### Instructions for the task
Copy out all of the data below with no alterations.

### Raw data
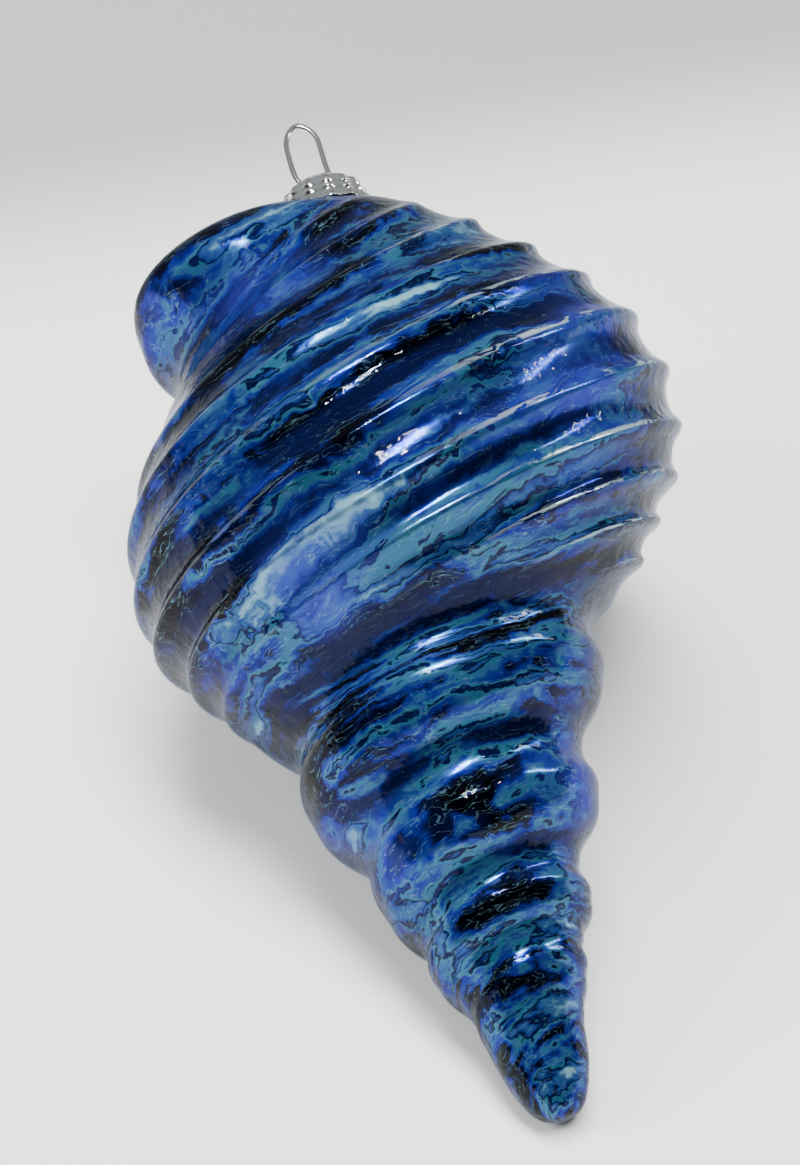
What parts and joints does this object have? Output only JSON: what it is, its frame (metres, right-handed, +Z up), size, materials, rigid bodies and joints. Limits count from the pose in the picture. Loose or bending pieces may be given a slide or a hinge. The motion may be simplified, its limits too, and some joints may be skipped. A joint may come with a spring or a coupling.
{
  "type": "glass tree ornament in the form of a seashell",
  "caption": "Hand-blown glass tree ornament shaped as a high-spired ribbed sea snail shell with a flared lip, with a fluted metal crown cap and a wire hanging loop, lying on its side",
  "frame": {"origin": "centre of the bounding box's footprint, on the table that the ornament lies on", "axes": "+Z up; +Y from the tip of the spire towards the capped neck; +X to the right of a viewer behind the tip, and the flared lip is on the -X side"},
  "size_m": [0.089, 0.151, 0.0851],
  "materials": {
    "silvered_glass": "glossy clear glass over marbled blue lacquer and silvering, so it is opaque",
    "cap_metal": "bright silver-plated sheet",
    "loop_wire": "bright drawn wire"
  },
  "bodies": {
    "root": {"glass_shell": "silvered_glass", "crown_cap": "cap_metal", "hanging_loop": "loop_wire"}
  },
  "joints": []
}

### Expected answer
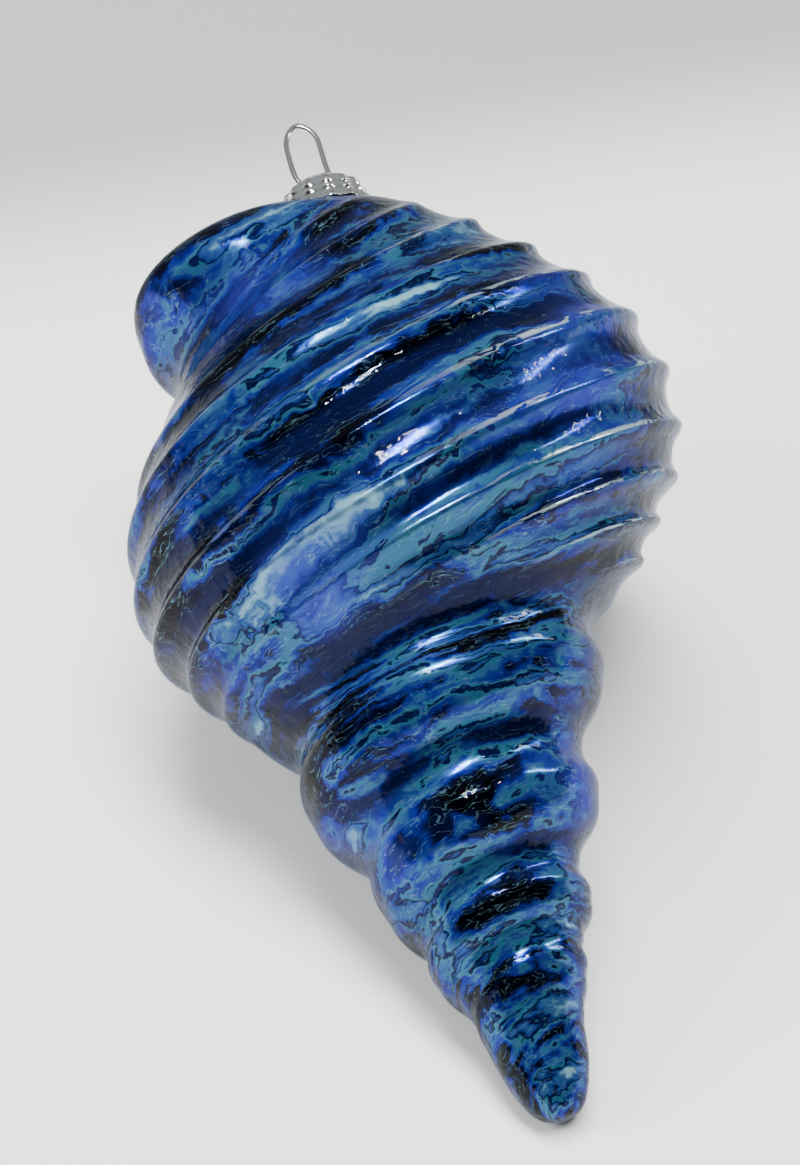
What parts and joints does this object have? Output only JSON: what it is, its frame (metres, right-handed, +Z up), size, materials, rigid bodies and joints. Limits count from the pose in the picture. Loose or bending pieces may be given a slide or a hinge. The motion may be simplified, its limits too, and some joints may be skipped. A joint may come with a spring or a coupling.
{
  "type": "glass tree ornament in the form of a seashell",
  "caption": "Hand-blown glass tree ornament shaped as a high-spired ribbed sea snail shell with a flared lip, with a fluted metal crown cap and a wire hanging loop, lying on its side",
  "frame": {"origin": "centre of the bounding box's footprint, on the table that the ornament lies on", "axes": "+Z up; +Y from the tip of the spire towards the capped neck; +X to the right of a viewer behind the tip, and the flared lip is on the -X side"},
  "size_m": [0.089, 0.151, 0.0851],
  "materials": {
    "silvered_glass": "glossy clear glass over marbled blue lacquer and silvering, so it is opaque",
    "cap_metal": "bright silver-plated sheet",
    "loop_wire": "bright drawn wire"
  },
  "bodies": {
    "root": {"glass_shell": "silvered_glass", "crown_cap": "cap_metal", "hanging_loop": "loop_wire"}
  },
  "joints": []
}